Re: 1984 GL1200 Stator

Postby WingAdmin » Mon Nov 05, 2012 2:45 pm

pudd750 wrote:interesting- also directly feeds the coils - (this subharness)-, weak coil feed is a known issue on early/mid 80s CB bikes too--
oils etc travel over time inside wires insulators making soldering no fun at best-sometimes quite a bit of wire needs to be removed to find wire that will accept tinning


This is fairly common with wires that are crimped onto connectors, then subjected to heat. The insulation around the wires can retract, allowing air in, which corrodes the copper inside the wire; and this makes the wire impossible to solder, as you have discovered.

You have a couple of options. If you can cut back the wire to get to bright, shiny, non-corroded copper, and still make the connection work, then that will work fine.
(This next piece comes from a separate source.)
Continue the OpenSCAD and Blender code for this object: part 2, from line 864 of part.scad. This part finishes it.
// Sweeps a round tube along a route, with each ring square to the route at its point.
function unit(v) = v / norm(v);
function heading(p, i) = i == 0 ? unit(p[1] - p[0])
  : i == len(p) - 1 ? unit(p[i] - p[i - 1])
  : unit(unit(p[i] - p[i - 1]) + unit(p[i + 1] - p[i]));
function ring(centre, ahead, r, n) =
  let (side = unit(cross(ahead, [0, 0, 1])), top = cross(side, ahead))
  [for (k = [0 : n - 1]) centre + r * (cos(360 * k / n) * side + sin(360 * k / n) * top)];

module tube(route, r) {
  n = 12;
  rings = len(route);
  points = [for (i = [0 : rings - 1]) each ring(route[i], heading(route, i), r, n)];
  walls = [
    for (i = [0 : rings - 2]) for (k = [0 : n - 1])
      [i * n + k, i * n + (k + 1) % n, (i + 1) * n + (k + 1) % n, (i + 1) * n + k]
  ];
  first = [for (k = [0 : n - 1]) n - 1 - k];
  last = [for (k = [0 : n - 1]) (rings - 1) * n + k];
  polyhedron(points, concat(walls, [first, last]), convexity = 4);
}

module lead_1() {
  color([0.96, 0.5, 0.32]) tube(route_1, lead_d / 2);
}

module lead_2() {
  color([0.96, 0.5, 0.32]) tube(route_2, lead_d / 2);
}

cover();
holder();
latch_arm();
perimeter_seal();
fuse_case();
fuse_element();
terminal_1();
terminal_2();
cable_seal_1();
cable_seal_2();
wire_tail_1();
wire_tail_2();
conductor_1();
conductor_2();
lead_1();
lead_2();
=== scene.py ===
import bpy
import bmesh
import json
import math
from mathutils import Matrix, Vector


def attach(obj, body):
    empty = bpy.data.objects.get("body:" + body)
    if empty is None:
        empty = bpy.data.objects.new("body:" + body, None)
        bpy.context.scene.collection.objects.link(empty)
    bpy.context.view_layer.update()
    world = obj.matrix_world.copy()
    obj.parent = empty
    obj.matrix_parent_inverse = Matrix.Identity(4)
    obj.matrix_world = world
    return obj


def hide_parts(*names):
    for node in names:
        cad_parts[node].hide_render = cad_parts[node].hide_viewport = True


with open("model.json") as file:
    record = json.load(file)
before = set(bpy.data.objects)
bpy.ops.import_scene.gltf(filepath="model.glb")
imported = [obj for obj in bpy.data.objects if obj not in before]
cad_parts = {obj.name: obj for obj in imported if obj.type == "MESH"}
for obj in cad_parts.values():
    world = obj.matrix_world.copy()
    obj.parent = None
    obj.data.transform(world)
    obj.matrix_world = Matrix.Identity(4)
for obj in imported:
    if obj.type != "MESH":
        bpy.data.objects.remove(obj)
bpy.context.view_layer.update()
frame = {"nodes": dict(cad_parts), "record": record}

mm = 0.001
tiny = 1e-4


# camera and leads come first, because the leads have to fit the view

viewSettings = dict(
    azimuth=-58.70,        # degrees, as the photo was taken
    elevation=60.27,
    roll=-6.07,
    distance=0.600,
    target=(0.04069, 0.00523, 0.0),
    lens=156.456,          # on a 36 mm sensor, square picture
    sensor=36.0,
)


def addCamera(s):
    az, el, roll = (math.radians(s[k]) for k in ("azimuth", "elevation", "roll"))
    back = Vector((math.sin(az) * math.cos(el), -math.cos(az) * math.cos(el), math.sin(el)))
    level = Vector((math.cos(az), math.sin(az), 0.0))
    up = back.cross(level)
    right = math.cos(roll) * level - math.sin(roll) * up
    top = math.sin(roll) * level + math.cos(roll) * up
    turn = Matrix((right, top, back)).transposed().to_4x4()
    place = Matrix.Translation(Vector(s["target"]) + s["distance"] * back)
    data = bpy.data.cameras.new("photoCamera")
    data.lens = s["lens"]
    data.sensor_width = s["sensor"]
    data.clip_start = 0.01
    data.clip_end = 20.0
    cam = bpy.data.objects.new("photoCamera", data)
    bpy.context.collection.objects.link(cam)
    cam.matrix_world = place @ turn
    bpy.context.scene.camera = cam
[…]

You may need to cut back a fair ways, then splice in a new piece of wire to replace what was cut out.

If you don't have the option of cutting wire back (i.e. it disappears into a harness, etc.) you can expose the corroded copper, take fine sandpaper, and gently sand the exposed wire. A fine-grain nail file works well for this as well. It will take the corrosion off, leaving shiny copper exposed. Once you've got a good amount of this exposed, you can then solder to it. You have to be careful - it's easy to get individual strands of copper separated, and they can be easily broken off if you're not careful.

I expect you could probably use an acidic solution (muriatic acid springs to mind, although I haven't tried it) to take the oxidated portion off, leaving behind solderable copper - but make sure you rinse the acid off well with water before soldering.